Neo-orthodox Theology
In 1939 Niebuhr explained his theological odyssey:
“ | ....About midway in my ministry which extends roughly from the peace of Versailles to the peace of Munich, measured in terms of Western history, I underwent a fairly complete conversion of thought which involved rejection of almost all the liberal theological ideals and ideas with which I ventured forth in 1915. I wrote a book, my first, in 1927 which...contains almost all the theological windmills against which today I tilt my sword. These windmills must have tumbled shortly thereafter for every succeeding volume expresses a more and more explicit revolt against what is usually known as liberal culture. | ” |
In the 1930s Niebuhr worked out many of his ideas about sin and grace, love and justice, faith and reason, realism and idealism, and the irony and tragedy of history, which established his leadership of the neo-orthodox movement in theology. Influenced strongly by Karl Barth and other dialectical theologians of Europe, he began to emphasize the Bible as a human record of divine self-revelation; it offered for Niebuhr a critical but redemptive reorientation of the understanding of humanity's nature and destiny.

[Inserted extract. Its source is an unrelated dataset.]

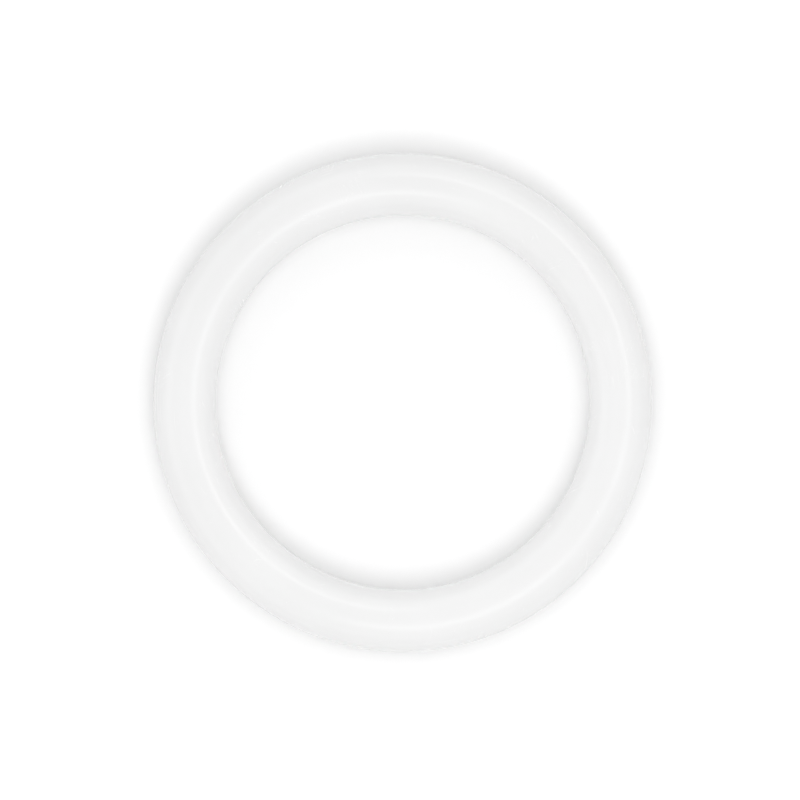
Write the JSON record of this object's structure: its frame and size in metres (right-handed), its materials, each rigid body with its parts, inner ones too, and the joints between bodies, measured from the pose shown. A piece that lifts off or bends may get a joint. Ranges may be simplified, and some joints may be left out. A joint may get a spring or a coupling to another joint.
{
  "type": "gymnastics ring",
  "caption": "Plain white gymnastics hand ring (hoop): a smooth round grip closed into a ring, moulded in half shells over a flat steel core, to hang or swing from.",
  "frame": {"origin": "centre of the ring, on the plane that the flat land of its rear shell rests on", "axes": "+Z along the ring's axis, from the rear shell towards the front shell; +X and +Y across the ring, with the screws at 22.5 degrees from +X and every 45 degrees"},
  "size_m": [0.24, 0.24, 0.0295],
  "materials": {
    "shell_plastic": "satin moulded white",
    "plug_plastic": "satin moulded white",
    "core_steel": "laser-cut plate, rolled surface",
    "screw_steel": "bright zinc plate"
  },
  "bodies": {
    "root": {"front_shell": "shell_plastic", "rear_shell": "shell_plastic", "core_ring": "core_steel", "screw_1": "screw_steel", "screw_2": "screw_steel", "screw_3": "screw_steel", "screw_4": "screw_steel", "screw_5": "screw_steel", "screw_6": "screw_steel", "screw_7": "screw_steel", "screw_8": "screw_steel", "screw_plug_1": "plug_plastic", "screw_plug_2": "plug_plastic", "screw_plug_3": "plug_plastic", "screw_plug_4": "plug_plastic", "screw_plug_5": "plug_plastic", "screw_plug_6": "plug_plastic", "screw_plug_7": "plug_plastic", "screw_plug_8": "plug_plastic"}
  },
  "joints": []
}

Niebuhr couched his ideas in Christ-centered principles such as the Great Commandment and the doctrine of original sin. His major contribution was his view of sin as a social event — as pride — with selfish self-centeredness as the root of evil. The sin of pride was apparent not just in criminals, but more dangerously in people who felt good about their deeds — rather like Henry Ford (whom he did not mention by name). The human tendency to corrupt the good was the great insight he saw manifested in governments, business, democracies, utopian societies, and churches. This position is laid out profoundly in one of his most influential books, Moral Man and Immoral Society (1932). He was a debunker of hypocrisy and pretense and made the avoidance of self-righteous illusions the center of his thoughts.
Niebuhr argued that to approach religion as the individualistic attempt to fulfill biblical commandments in a moralistic sense is not only an impossibility but also a demonstration of man's original sin, which Niebuhr interpreted as self-love. Through self-love man becomes focused on his own goodness and leaps to the false conclusion — one which he calls the "Promethean illusion" — that he can achieve goodness on his own. Thus man mistakes his partial ability to transcend himself for the ability to prove his absolute authority over his own life and world. Constantly frustrated by natural limitations, man develops a lust for power which destroys him and his whole world. History is the record of these crises and judgments which man brings on himself; it is also proof that God does not allow man to overstep his possibilities. In radical contrast to the Promethean illusion, God reveals himself in history, especially personified in Jesus Christ, as sacrificial love which overcomes the human temptation to self-deification and makes possible constructive human history.